The FCA’s stress test rule explains how firms should think about this for regulated mortgages. The specifics are lender-dependent, but the principle is that the affordability check should consider likely future rate rises (not just today’s deal rate).

Step 5: Apply any caps (income multiple, loan-to-value, policy)

Even if your budget supports it, lenders may apply limits such as:

  • a maximum income multiple (varies)
  • product availability by LTV band
  • minimum/maximum term, age limits, or other policy constraints

Why results differ

Two tools can disagree because they assume different things:

  • stress rate level and stress period
  • how committed spending is treated
  • whether they assume a certain level of essential spending
  • whether they cap borrowing by income multiple as well as payment

That’s not “someone being wrong” — it’s two different models.

Worked examples

These examples are simplified illustrations (not lending decisions).

Example 1: Stable income, low commitments

  • Household income: £45,000 (single applicant)
  • Deposit: 10% on a £250,000 property ((£25,000))
  • Loan needed: £225,000 (90% LTV)
  • Other committed spending: £0

Two common ways a lender might limit borrowing:

  • Income multiple cap (illustrative): if a lender used a 4.5x cap, that would be (£45,000 × 4.5 = £202,500). That cap would be lower than £225,000.
  • Payment-based cap: a longer term and lower stressed payment could allow more than the multiple cap, but the multiple cap would still bite.

Takeaway: even when your monthly budget is strong, a policy cap can be the binding constraint.

Example 2: Higher income, but childcare + credit commitments

  • Household income: £70,000
  • Deposit: 15% on £300,000 ((£45,000))
  • Loan needed: £255,000
  • Committed spending (illustrative): £350/month (car finance) + £700/month (childcare) = £1,050/month

Even with a higher income, the lender might reduce the “affordable” payment because the committed spending is high and non-optional.
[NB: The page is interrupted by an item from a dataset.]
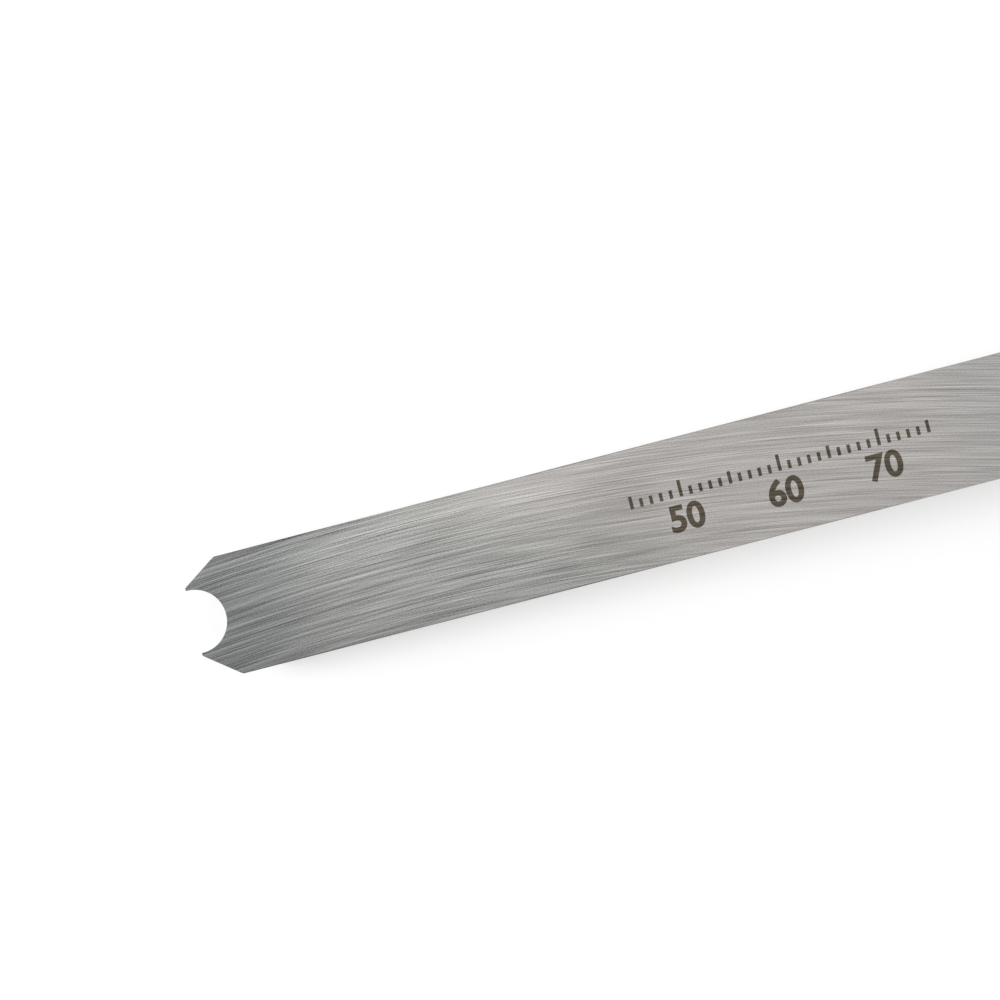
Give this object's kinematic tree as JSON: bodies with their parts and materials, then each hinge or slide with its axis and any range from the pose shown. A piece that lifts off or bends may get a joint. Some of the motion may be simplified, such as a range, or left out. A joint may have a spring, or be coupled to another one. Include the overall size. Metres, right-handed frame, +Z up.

Takeaway: affordability is often driven by committed outgoings, not just income.

Example 3: Short term vs long term (same loan)

Assume a £200,000 loan.

  • Over 25 years, the monthly payment is lower than over 15 years for the same rate.
  • A shorter term can make the stressed payment high enough that the loan no longer fits the affordability model.

Takeaway: changing the term can change the affordability outcome even when everything else is the same.

Common mistakes

  • Leaving out committed spending (car finance, childcare, maintenance) because it “won’t be forever”.
  • Using today’s deal rate as if it’s the only rate that matters (ignoring stress testing).
  • Assuming a single income multiple applies everywhere.
  • Forgetting that product availability depends on LTV and the property type.
  • Treating an AIP as a guaranteed mortgage offer.
  • Running a calculator with optimistic inputs (income that might not be accepted, unrealistic bills, no buffer).
  • Ignoring the difference between “affordable” and “comfortable”.

What to do next

FAQ
Why do two affordability calculators give different answers?
Because they can use different assumptions for living costs, how they treat committed spending, how they stress test rates, and what income they count. Some also apply different caps (for example, by income multiple or by payment).
Is an affordability result a guarantee I’ll be approved?
No. It’s an estimate based on inputs and assumptions. A lender’s decision also depends on eligibility, credit history, the property, and their current lending policy.
What’s the single biggest input that changes the result?
Often it’s your ongoing monthly commitments (loans, finance, childcare) and the interest rate used for stress testing. Small changes here can move the maximum payment the lender is comfortable with.
Do lenders use income multiples (like 4.5x)?
Some lenders may use an income multiple as a cap, but affordability is usually assessed using more than one constraint. The same income can support different borrowing depending on commitments, term, rate and policy.
Does the term length change affordability?
Yes. A longer term can reduce the monthly payment for a given loan amount, which can increase the amount that fits a monthly budget. But it also affects the total interest paid over time.
What documents do lenders usually look at?
This varies, but lenders commonly request evidence of income (for example payslips), bank statements to understand spending and commitments, and information about the property and deposit. The exact list depends on the lender and your circumstances.